I really don't know my way around Terminal. Does anyone know how to open this thing?


----------



## cwbravo (Jun 9, 2011)

along the same lines, trying to open an old system sound file from OS9 but getting unix executable file.  Any ideas?
Thanks


----------



## ElDiabloConCaca (Jun 9, 2011)

When you say "open an old system sound file", what, exactly, are you trying to open it _with_?

Do you want to edit it?  Listen to it?  What you intend to do with the file is going to determine which program you _open_ it with.


----------



## cwbravo (Jun 9, 2011)

I double click on it and allow the computer to try to open it to play.  I would like to save them in another format if possible and play on itunes-like players.  As they were system sounds that I could assign to different functions, having that option would also be nice but not necessary.  Some of the files are from 1987  Kind - unix exec. file  Type FSSD, creator SFX!.   Type and creator I don't completely know about.
Thanks


----------



## cynluv (Jun 14, 2011)

Did anyone get the solution to opening the unix executable files. I have the same problem. 

I'm trying to transfer QT Player Documents (music imported with Final Cut Pro) on my G4 OS 9 over to my new iMac......I saved the QT documents to a thumb drive but the iMac won't open with the message "cannot open Unix Executable files"....I'd really appreciate if someone knew how to get these in my iMac so i can use with Final Cut Studio. thanks.

Cynthia


----------



## MisterMe (Jun 14, 2011)

cwbravo said:


> I double click on it and allow the computer to try to open it to play.  I would like to save them in another format if possible and play on itunes-like players.  As they were system sounds that I could assign to different functions, having that option would also be nice but not necessary.  Some of the files are from 1987  Kind - unix exec. file  Type FSSD, creator SFX!.   Type and creator I don't completely know about.
> Thanks


The file in question is a sound file that was created by an application named *SoundEdit*. The most recent version of *SoundEdit* was *SoundEdit 16* which still listed at the link for sale.

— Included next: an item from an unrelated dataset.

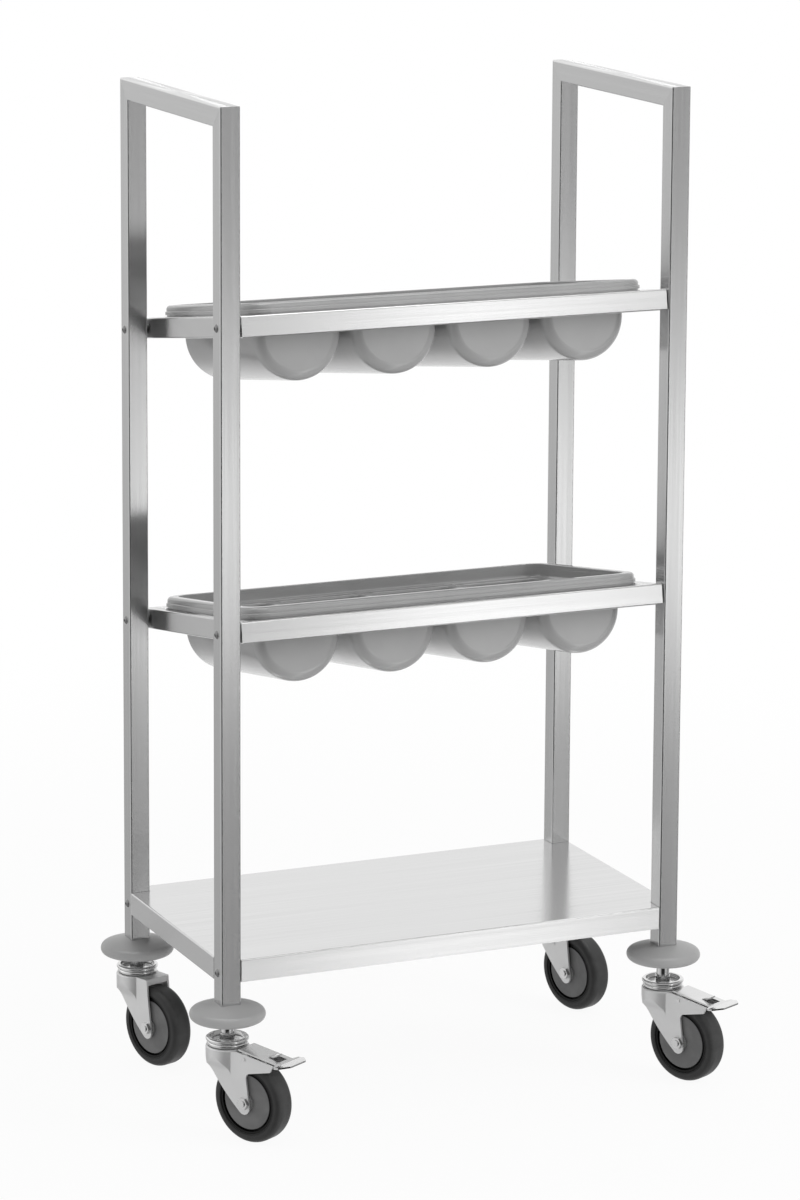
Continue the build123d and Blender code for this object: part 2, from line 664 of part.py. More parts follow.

However, FSSD files are listed as belonging to *SoundEdit 2.0.5*. Therefore, there is on guarantee that the older format is compatible with the last iteration of the application. The last owner of the application was Macromedia, now Adobe. Perhaps an Adobe sound editor can edit or play the file. Perhaps, *Shockwave* can play it.

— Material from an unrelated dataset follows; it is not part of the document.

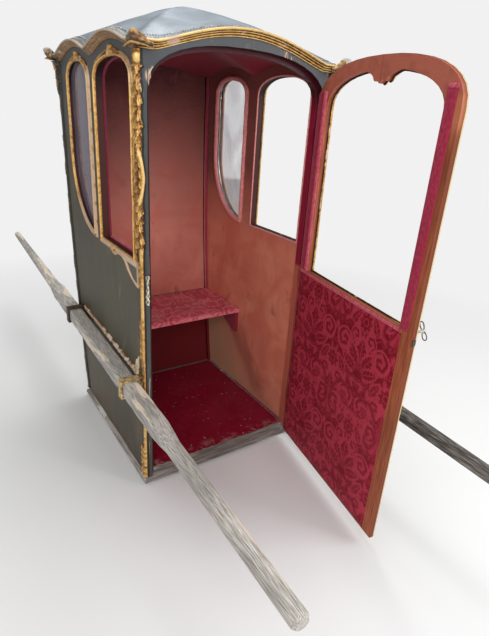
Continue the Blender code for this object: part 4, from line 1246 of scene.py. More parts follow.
@dataclass(frozen=True)
class Repeats:
    """A row of small domed heads set along a line by Geometry Nodes."""

    name: str
    spacing: float
    radius: float

    def tree(self, finish: Material) -> bpy.types.GeometryNodeTree:
        """Returns the node tree: resample, set a head at each point, realise, give the material.

        Args:
            finish: The heads' material.

        Returns:
            The tree, with the inputs Spacing and Radius.
        """
        tree = bpy.data.node_groups.new(self.name, "GeometryNodeTree")
        for socket, kind in (("Geometry", "Geometry"), ("Spacing", "Float"), ("Radius", "Float")):
            tree.interface.new_socket(socket, in_out="INPUT", socket_type=f"NodeSocket{kind}")
        tree.interface.new_socket("Geometry", in_out="OUTPUT", socket_type="NodeSocketGeometry")
        given, result = tree.nodes.new("NodeGroupInput").outputs, tree.nodes.new("NodeGroupOutput")
        nodes = Nodes(tree, "GeometryNode")
        curve = nodes.add("MeshToCurve", {"Mesh": given["Geometry"]}).outputs[0]
        spaced = {"Curve": curve, "Length": given["Spacing"]}
        points = nodes.add("CurveToPoints", spaced, mode="LENGTH").outputs
        head = nodes.add("MeshIcoSphere", {"Radius": given["Radius"], "Subdivisions": 2}).outputs["Mesh"]
        set_out = {"Points": points["Points"], "Instance": head, "Rotation": points["Rotation"]}
        heads = nodes.add("InstanceOnPoints", set_out).outputs[0]
        real = nodes.add("RealizeInstances", {"Geometry": heads}).outputs[0]
        painted = nodes.add("SetMaterial", {"Geometry": real, "Material": finish}).outputs[0]
        nodes.feed(result.inputs["Geometry"], painted)
        return tree

    def along(self, rows: Sequence[tuple[np.ndarray, float]], finish: Material) -> Piece:
        """Sets heads along closed rows of points.

        Args:
            rows: Each row's points, and the share of a spacing by which its heads are shifted.
            finish: The heads' material.

        Returns:
            A plain mesh object of all heads.
        """
        mesh = bpy.data.meshes.new(self.name + "_line")
        points, edges = [], []
        for ring, shift in rows:
            base = len(points)
            step = np.linalg.norm(ring[1] - ring[0])
            ring = ring + (np.roll(ring, -1, 0) - ring) * min(1.0, shift * self.spacing / step)
            points += [tuple(p) for p in ring]
            edges += [(base + i, base + i + 1) for i in range(len(ring) - 1)]
        mesh.from_pydata(points, edges, [])
        line = placed(self.name + "_line", mesh)
        tree = self.tree(finish)
        step = line.modifiers.new("repeats", "NODES")
        step.node_group = tree
        sizes = {"Spacing": self.spacing, "Radius": self.radius}
        for item in tree.interface.items_tree:
            if item.in_out == "INPUT" and item.name in sizes:
                step[item.identifier] = sizes[item.name]
        plain = plain_mesh(line)
        plain.name = self.name
        plain.shade_smooth()
        return placed(self.name, plain)


@dataclass(frozen=True)
class CornerStrips:
    """The carved strips down the corners: rich and gilt in front, slim and dark behind."""

    step: float = 0.0022
    leg: float = 0.0095
    side_leg: float = 0.027
    thick: float = 0.011
    fullness: float = 0.007
    wave: float = 0.006
    relief: float = 0.003
    slim_foot: float = 0.345
    slim_top: float = 0.505
    slim_run: float = 0.06
    rear_leg: float = 0.012
    rear_thick: float = 0.008
    spread: float = 0.004
    bulge: float = 0.006
    tip: float = 0.005
    wider: float = 0.008
    pitch: float = 0.052
    leaf_foot: float = 0.944
    scroll: Place = (1.084, 1.242)
    block: float = 0.18
    foot: float = 0.045
    console_foot: float = 1.464
    turn: float = 0.45

    def narrowing(self, z: np.ndarray) -> np.ndarray:
        """How much narrower the strip is: leaf tips, a scroll, a plain rod.

        Args:
            z: Heights.

        Returns:
            Shares of the full narrowing.
        """
        leaf = (z % self.pitch) / self.pitch
        low, high = self.scroll
        share = held((z - low) / (high - low))
        narrow = np.where(z > self.leaf_foot, 0.8 * leaf, 1.0 - 0.4 * leaf)
        narrow = np.where((z > low) & (z < high), 0.8 - 0.8 * np.sin(np.pi * share) ** 2, narrow)
        return np.where(z < self.block, 0.0, narrow)

    def sizes(self, z: np.ndarray, console: np.ndarray, end: End) -> tuple[np.ndarray, ...]:
        """The strip's plain sizes.

        Args:
            z: Heights.
            console: How far up the top console each height is.
            end: Front or rear.

        Returns:
            Width on the end face, width on the side, and thickness.
        """
        narrow, full = np.ones_like(z), np.zeros_like(z)
        leg, thick = np.full_like(z, self.rear_leg), np.full_like(z, self.rear_thick)
        if end is End.FRONT:
            narrow = self.narrowing(z)
            full = ease(np.maximum(self.slim_foot - z, z - self.slim_top) / self.slim_run)
            leg, thick = np.full_like(z, self.leg), self.thick - self.relief * narrow
        leg = leg - self.wave * narrow * (1.0 - console) / 2
        reach = self.side_leg - self.wave * narrow + self.spread * console
        return leg, reach, thick + self.fullness * full + self.bulge * console * (1.0 - full)

    def tips(self, z: np.ndarray) -> np.ndarray:
        """How far the leaf tips jut out over the end face.

        Args:
            z: Heights.

        Returns:
            Values from 0 to 1.
        """
        low, high = self.scroll
        count = np.floor(z / 0.031)
        share = z / 0.031 - count
        tip = (1.0 - share) ** 1.4 * (0.55 + 0.45 * np.sin(count * 2.3)) * ease(share / 0.12)
        scroll = np.sin(np.pi * held((z - low) / (high - low))) ** 1.5
        leafy = (z > self.leaf_foot) & (z < self.console_foot) & ((z < low) | (z > high))
        return np.where(leafy, tip, np.where((z > low) & (z < high), 0.9 * scroll, 0.12))

    @staticmethod
    def garland(across: np.ndarray, z: np.ndarray, pitch: float) -> np.ndarray:
        """Overlapping leaves that hang in rows, each with its tip curled out.

        Args:
            across: Places across, from -1 to 1.
            z: Heights.
            pitch: Height of a row.

        Returns:
            Relief from 0 to 1.
        """
        total = np.full(np.broadcast(across, z).shape, 0.06)
        for middle, shift, wide in ((-0.52, 0.2, 0.42), (0.02, 0.0, 0.46), (0.66, 0.5, 0.46)):
            share = (z / pitch + shift) % 1.0
            off = (across - middle - 0.1 * np.sin(z * 31.0 + 5 * middle)) / wide
            width = held(share * 3.2) ** 0.6 * (0.75 + 0.25 * np.cos(share * 19.0))
            inside = held(1.25 * (1.0 - (np.abs(off) / np.maximum(width, 0.05)) ** 2))
            lift = 0.26 + 0.74 * (1.0 - share) ** 0.8
            veins = 0.8 + 0.2 * np.cos(2 * np.pi * (2.0 * np.abs(off) - 1.5 * share))
            total = np.maximum(total, inside**0.5 * lift * veins)
        return total

    def carving(self, across: np.ndarray, z: np.ndarray) -> np.ndarray:
        """The carved relief over a front strip's whole length.

        Args:
            across: Place across, from -1 on the end face to 1 on the side.
            z: Height.

        Returns:
            Relief from 0 to 1.
        """
        low, high = self.scroll
        rod = 0.72 * np.sqrt(held(1.0 - ((across + 0.05) / 0.75) ** 2))
        block = 0.62 - 0.45 * (np.abs(np.abs(across) - 0.62) < 0.1) + 0.12 * np.cos(z * 260.0)
        relief = np.where(z > self.block, rod, block)
        relief = np.where((z > 0.088) & (z < 0.096), 0.12, relief)
        leaves = self.garland(across, z, 0.04)
        small = self.garland(across, z + 0.007, 0.03)
        clusters = ((z > 0.29) & (z < 0.7)) | ((z > 0.81) & (z < 0.9))
        relief = np.where(clusters, np.maximum(0.8 * rod, 0.85 * small), relief)
        relief = np.where(z > self.leaf_foot, leaves, relief)
        share = held((z - low) / (high - low))
        bow = 0.25 - 0.8 * np.sin(np.pi * share) ** 0.8
        limb = bell(across - bow, 0.36)
        eyes = sum(bell(np.hypot((across - 0.2) / 0.3, (share - c) / 0.07)) for c in (0.08, 0.92))
        husk = 0.75 * small * (across > bow + 0.2)
        scroll = held(np.maximum(np.maximum(limb, eyes), husk))
        relief = np.where((z > low) & (z < high), scroll, relief)
        boss = np.hypot((across - 0.02) / 0.6, (z - 1.4825) / 0.0175)
        dome = np.sqrt(held(1.0 - boss**2))
        ring = 0.5 * bell(boss - 1.22, 0.12)
        top = np.clip(np.maximum(dome, ring), 0.25, 1.0)
        return np.where(z > self.console_foot, top, relief)

    def build(self) -> None:
        """Carves the four strips."""
        top = CABIN.cornice_dip - CROWN.height - 2 * CABIN.gap
        s = np.concatenate([np.linspace(-1.0, -self.turn, 6)[:-1], np.linspace(-self.turn, self.turn, 15),
                            np.linspace(self.turn, 1.0, 9)[1:]])[None, :]
        angle = held((s + self.turn) / (2 * self.turn)) * math.pi / 2
        rim = held((1.0 - np.abs(s)) / 0.16) ** 0.6
        for end in End:
            z = np.linspace(self.foot, top, int((top - self.foot) / self.step))
            console = held(1.0 - (top - z) / (top - self.console_foot))
            leg, reach, thick = self.sizes(z, console, end)
            full = ease(np.maximum(self.slim_foot - z, z - self.slim_top) / self.slim_run)
            if end is End.FRONT:
                upper = ease((z - 0.9) / 0.06)
                leg = leg * (0.6 + 0.25 * upper) + self.tip * self.tips(z)
                reach = reach + self.wider * upper
                thick = thick * (1.0 + 0.12 * upper + 0.45 * ease((z - 1.455) / 0.05))
                reach = reach + 0.7 * self.wider * full * (1.0 - upper)
                edge_of_gold = 0.24 + 0.1 * upper + 0.42 * self.tips(z)
                gold = ease((s + edge_of_gold[:, None]) / 0.1 + 0.5)
                relief = self.carving(s, z[:, None]) * gold
            else:
                lumps = self.garland(s, z[:, None], 0.06)
                sparse = ease(2.2 * np.sin(z * 37.0 + 2 * np.sin(z * 11.0)) + 0.2)[:, None]
                relief = np.where(z[:, None] > 1.36, lumps, 0.18 + 0.6 * lumps * sparse)
                thick = thick * (1.15 + 1.1 * ease((z - 1.36) / 0.06))
                gold = np.ones_like(relief)
            out = thick[:, None] * (0.46 + 0.54 * relief) * (0.45 + 0.55 * rim)
            flat = held((np.abs(s) - self.turn) / (1.0 - self.turn))
            px = out * np.sin(angle) - flat * (s < 0) * leg[:, None]
            ahead = 1.0 if end is End.REAR else 0.7
            py = flat * (s > 0) * reach[:, None] - ahead * out * np.cos(angle)
            edge = np.array([CABIN.end_y(end, h) for h in z])
            into, gap, zero = end.value, CABIN.gap, np.zeros_like(z)
            for side in Side:
                sx = side.value
                wall = sx * (CABIN.half_width + gap)
                face = joined(wall + sx * px, edge[:, None] + into * (py - gap), z[:, None])
                behind = joined(
                    np.stack([wall + zero, wall + zero, wall - sx * leg], 1),
                    edge[:, None] + into * (np.stack([reach, zero, zero], 1) - gap), z[:, None],
                )
                name = f"corner_strip_{end.word}_{side.word}"
                piece = Mesher.tube(name + "_carved", np.concatenate([face, behind], 1), crease=70.0)
                Mesher.store(piece, "relief", np.pad(relief * rim, ((0, 0), (0, 3))) * 0.95 + 0.05)
                Mesher.store(piece, "field", 1.0 - gold, 3)
                if end is End.REAR:
                    gilded = ease((z - 1.4) / 0.03)[:, None] * (relief * rim > 0.62)
                    Mesher.store(piece, "bare", gilded, 3)
                finish = Finishes.strip if end is End.FRONT else Finishes.rear_strip
                dress(piece, finish, "gilding", name)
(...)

Whether anything can play it or not, at least you now know what the file is.


----------



## gerryu21220 (Jul 30, 2011)

I too have found all of my multi-track SoundEdit 16 v2 files have suddenly been changed to UNIX executable files.  SoundEdit no longer can open any of them since moving the files to a new external hard drive.  I had to copy all the files to some Windows laptops quickly before the old drive died, and then move them all back to the new drive.

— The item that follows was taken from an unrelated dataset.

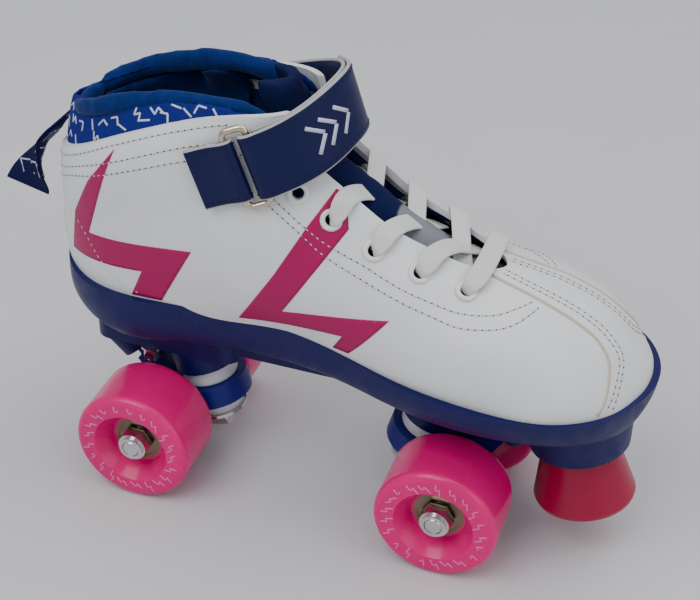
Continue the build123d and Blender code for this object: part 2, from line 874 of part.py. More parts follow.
def on_ring(forward, along, out):
    """Point in the ring's frame."""
    plane = ring_plane()
    return plane.origin + plane.x_dir * forward + plane.y_dir * along + plane.z_dir * out


def strap_ring():
    """Rectangular wire ring."""
    with BuildSketch(ring_plane()) as outline:
        RectangleRounded(RING_GAP, RING_LEN, 3)
    path = outline.sketch.faces()[0].outer_wire()
    with BuildPart() as part:
        with BuildSketch(Plane(origin=path @ 0, z_dir=path % 0)):
            Circle(WIRE_R)
        sweep(path=path)
    return part


def across_ring(forward):
    """Plane across a long bar of the ring, local x forward and local y outwards."""
    plane = ring_plane()
    return Plane(origin=on_ring(forward, 0, 0), x_dir=plane.x_dir, z_dir=-plane.y_dir)


def strap_tab():
    """Folded tab sewn to the boot that holds the ring's rear bar."""
    loop = WIRE_R + 1.3
    back = -TAB_LEN
    with BuildPart() as part:
        with BuildSketch(across_ring(-RING_GAP / 2)):
            Circle(loop)
            with BuildLine():
                Polyline((0, loop), (-7, -0.4), (back, -0.6), (back, -loop - 0.4), (-4, -loop), (0, -loop), close=True)
            make_face()
            Circle(WIRE_R + 0.05, mode=Mode.SUBTRACT)
        extrude(amount=TAB_W / 2, both=True)
    return part


def strap_sections(points):
    """Planes across the strap at each centre point."""
    planes = []
    for i, point in enumerate(points):
        before = Vector(*points[max(0, i - 1)])
        after = Vector(*points[min(len(points) - 1, i + 1)])
        planes.append(Plane(origin=point, x_dir=STRAP_LEAN, z_dir=after - before))
    return planes


def strap_base():
    """Inner run of the strap, from just in front of the ring round the ankle to the inner side."""
    start = on_ring(RING_GAP / 2 + 2 * WIRE_R + 0.4, 0, -WIRE_R)
    with BuildPart() as part:
        for plane in strap_sections([tuple(start), *STRAP_LINE]):
            with BuildSketch(plane):
                Rectangle(STRAP_W, STRAP_T)
        loft()
    return part


def strap_flap():
    """Outer run of the strap, folded back over the ring's front bar."""
    inner = WIRE_R + 0.35
    start = on_ring(RING_GAP / 2, 0, inner + STRAP_T / 2)
    middle = strap_sections(STRAP_LINE)[:FLAP_POINTS]
    outward = [plane.origin + plane.y_dir * (STRAP_T + STRAP_GAP) for plane in middle]
    with BuildPart() as part:
        for plane in strap_sections([tuple(start), *[tuple(point) for point in outward]]):
            with BuildSketch(plane):
                Rectangle(STRAP_W, STRAP_T)
        loft()
        with BuildSketch(across_ring(RING_GAP / 2)):
            Circle(inner + STRAP_T)
            Circle(inner, mode=Mode.SUBTRACT)
            with Locations((-5, 5)):
                Rectangle(10, 10, mode=Mode.INTERSECT)
        extrude(amount=STRAP_W / 2, both=True)
    return part


def pull_tab():
    """Ribbon loop hanging from the back of the band."""
    with BuildPart() as part:
        for i, (point, across) in enumerate(PULL_TAB):
            before = Vector(*PULL_TAB[max(0, i - 1)][0])
            after = Vector(*PULL_TAB[min(len(PULL_TAB) - 1, i + 1)][0])
            with BuildSketch(Plane(origin=point, x_dir=across, z_dir=after - before)):
                Rectangle(PULL_TAB_W, PULL_TAB_T)
        loft()
    return part


# ---------------------------------------------------------------- output

LAST = last(0)
UPPER = upper()

for end, place in ((1, "front"), (-1, "rear")):
    for side, hand in ((1, "inner"), (-1, "outer")):
        save(wheel(end, side), f"{place}_{hand}_wheel")
        save(outer_races(end, side), f"{place}_{hand}_outer_races")
    save(hanger(end), f"{place}_hanger")
    save(axle(end), f"{place}_axle")
    save(inner_races(end), f"{place}_inner_races")
    save(bearing_balls(end), f"{place}_bearing_balls")
    save(spacers(end), f"{place}_spacers")
    save(axle_washers(end), f"{place}_axle_washers")
    save(axle_nuts(end), f"{place}_axle_nuts")
    save(kingpin(end), f"{place}_kingpin")
    save(kingpin_nut(end), f"{place}_kingpin_nut")
    save(kingpin_washer(end), f"{place}_kingpin_washer")
    save(upper_cushion(end), f"{place}_upper_cushion")
    save(lower_cushion(end), f"{place}_lower_cushion")
    save(pivot_cup(end), f"{place}_pivot_cup")
save(sole_plate(), "sole_plate")
save(plate_bolts(), "plate_bolts")
save(plate_nuts(), "plate_nuts")
save(toe_stop(), "toe_stop")
save(stop_stem(), "toe_stop_stem")
save(lasting_board(), "lasting_board")
save(insole(), "insole")
save(lining(), "lining")
save(quarter(-1), "outer_quarter")
save(quarter(1), "inner_quarter")
save(vamp(), "vamp")
save(heel_strip(), "heel_strip")
save(collar_band(), "collar_band")
save(cuff(), "cuff")
save(tongue(), "tongue")
save(eyelets(), "eyelets")
save(lace(), "lace")
save(strap_ring(), "strap_ring")
save(strap_tab(), "strap_tab")
save(strap_base(), "strap_base")
save(strap_flap(), "strap_flap")
save(pull_tab(), "pull_tab")
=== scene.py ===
import json
import math
import random

import bmesh
import bpy
from mathutils import Matrix, Quaternion, Vector, noise
from mathutils.bvhtree import BVHTree


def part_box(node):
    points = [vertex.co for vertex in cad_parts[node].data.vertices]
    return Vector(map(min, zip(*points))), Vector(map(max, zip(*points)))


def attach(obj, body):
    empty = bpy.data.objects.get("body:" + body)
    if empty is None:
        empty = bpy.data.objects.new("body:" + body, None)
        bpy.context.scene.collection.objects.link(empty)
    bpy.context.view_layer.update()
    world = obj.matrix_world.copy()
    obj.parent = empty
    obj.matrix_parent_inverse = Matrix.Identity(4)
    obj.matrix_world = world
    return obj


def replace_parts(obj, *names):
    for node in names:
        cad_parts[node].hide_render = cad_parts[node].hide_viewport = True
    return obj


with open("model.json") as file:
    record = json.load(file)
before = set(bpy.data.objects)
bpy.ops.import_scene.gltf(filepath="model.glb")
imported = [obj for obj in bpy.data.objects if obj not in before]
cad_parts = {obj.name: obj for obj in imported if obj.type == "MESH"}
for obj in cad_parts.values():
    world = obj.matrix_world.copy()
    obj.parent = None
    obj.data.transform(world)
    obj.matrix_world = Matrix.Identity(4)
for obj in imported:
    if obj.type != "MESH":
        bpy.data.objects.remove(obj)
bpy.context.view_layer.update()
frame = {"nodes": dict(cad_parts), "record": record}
nodes = frame["nodes"]

# ---------------------------------------------------------------- material helpers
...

They were fine just a few months ago.  Is there any hope of recovering these files to work with SoundEdit 16 again?  This is nearly 10 years worth of audio mixing that is now useless!  I still use SE16 on a regular basis because there is nothing comparable that can do what SE16 can.  It's the only reason I still use OS 9 at all.


iMac G4 flat panel 1.25 GHz PowerPC, 1 GB DDR SDRAM, running 10.4 (for OS 9 access) and 10.5


----------



## MisterMe (Jul 31, 2011)

Open the files from within the application.


----------



## gerryu21220 (Jul 31, 2011)

Tried that.  SoundEdit 16 would not even show the files in the "Open" dialog box.  In fact, a couple of times the dialog box got stuck, and I had to force quit.


----------



## MisterMe (Jul 31, 2011)

Add a compatible extension and try again.


----------



## gerryu21220 (Jul 31, 2011)

That didn't work either.  The multi-track SE16 files don't even appear in the "open" dialog box, with or without a .SE16 extension.  Is there another?

One discovery I've made is that the original files, which had been transferred to a Windows laptop drive from the failing external drive are still there, and SE16 can still open them.  Seems to be a problem with copying the files from the laptop to the new external drive.  Something gets lost along the way.  However, by connecting to the laptop through the iMac to access the originals, and _then_ transferring them to the new drive, replacing the existing files that didn't copy correctly, *through the Mac's Finder* fixed them!  Thank heavens I didn't delete them from the laptop!  Now, this new external network server drive automatically backs itself up to a second drive in the case, so now I should be good.


----------